Working on applying public health research is particularly important in Malaysia because of existing policy obstacles that can get in the way of providing harm-reduction programs for drug users or other groups, said Sten Vermund, MD, PhD, Yale’s Anna M.R. Lauder Professor of Public Health at YSPH, and professor of pediatrics at YSM, who also lectured at the boot camp.
That’s where implementation science comes in.
“There may be laws on the books where we have to get politically engaged and educate politicians as to how the legal policies they have established may be harming the ability to reach vulnerable populations and reduce their risk,” he said.
The diverse range of lecture topics mirrored the diverse backgrounds of the attendees. While many centered their work around HIV, the Yale faculty members, government officials, students, and members of nongovernmental organizations (NGOs) were able to share their expertise through informal discussions and daily afternoon teas — made possible by the in-person boot camp.

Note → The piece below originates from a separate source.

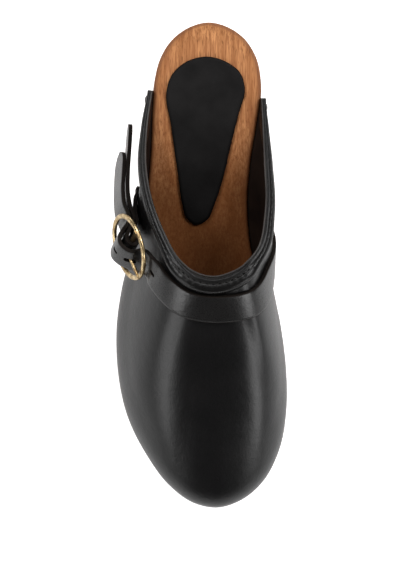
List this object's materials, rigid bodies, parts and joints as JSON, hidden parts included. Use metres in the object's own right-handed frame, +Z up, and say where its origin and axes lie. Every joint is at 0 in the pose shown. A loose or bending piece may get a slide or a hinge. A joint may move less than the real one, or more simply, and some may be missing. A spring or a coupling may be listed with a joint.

“We were able to have these parallel sessions where there were work groups, and there was commentary, and there was discussion,” said Frederick L. Altice, MD, MA, professor of medicine (infectious diseases) at YSM and of epidemiology (microbial diseases) at YSPH. “People sat down together and had lunch together, and I witnessed in front of my eyes people who were coming from other disciplines and trying to get some time to talk.”
Other Yale faculty members who traveled to Kuala Lumpur for the boot camp include Mona Sharifi, MD, MPH, associate professor of pediatrics (general pediatrics) and of biostatistics (health informatics), YSPH; Sheela Shenoi, MD, MPH, associate professor of medicine (infectious diseases), YSM; and Zhao Ni, PhD, RN, assistant professor, Yale School of Nursing and YSM. Kaveh Khoshnood, PhD, MPH, associate professor of epidemiology (microbial diseases), YSPH, and other faculty and lecturers joined the boot camp remotely from New Haven.
Attendees from last year’s boot camp — held remotely, with some Yale faculty members negotiating a 12-hour time difference to participate — had even become “independent experts in their own right” at the 2022 session, Altice said. “The local people began to recognize that there is local leadership that’s emerging, which is really what you want to happen.”
Indeed, two years into the five-year grant, the boot camp has attracted significant attention from the Malaysian Ministry of Health, said Adeeba Kamarulzaman, MBBS, FRACP, FASc, associate professor (adjunct) of medicine, YSM, former dean of the Faculty of Medicine, and professor of Medicine and Infectious Diseases at Universiti Malaya, who co-directs MIST. Malaysian officials recently asked MIST to create a series of shorter, one-day implementation science programs for broader use, and the recorded lectures from this year’s boot camp will help with other training in the future.
“To be able to influence how colleagues at the Ministry of Health implement evidence-based programs is very, very important,” Kamarulzaman said.
She added that the training on foundational science techniques at the June boot camp will help Malaysia grow its global research profile.
“It was this golden opportunity to have all these experts from Yale in Malaysia, — who are champions at getting big NIH grants — to impart that knowledge of some of the dos and don’ts on writing international grants in particular,” she explained. “It really was a golden opportunity that many young researchers wouldn’t otherwise have.”
Encouraged by positive feedback and tasty Malaysian food, Yale faculty members said plans are already underway for next year’s in-person boot camp — and beyond — in an effort to help Malaysia battle not only HIV but also a wide variety of other epidemiological issues.
“Right now, we’ve just been building the foundations,” Altice said. “And there’s incredible potential, I think, to go from there.”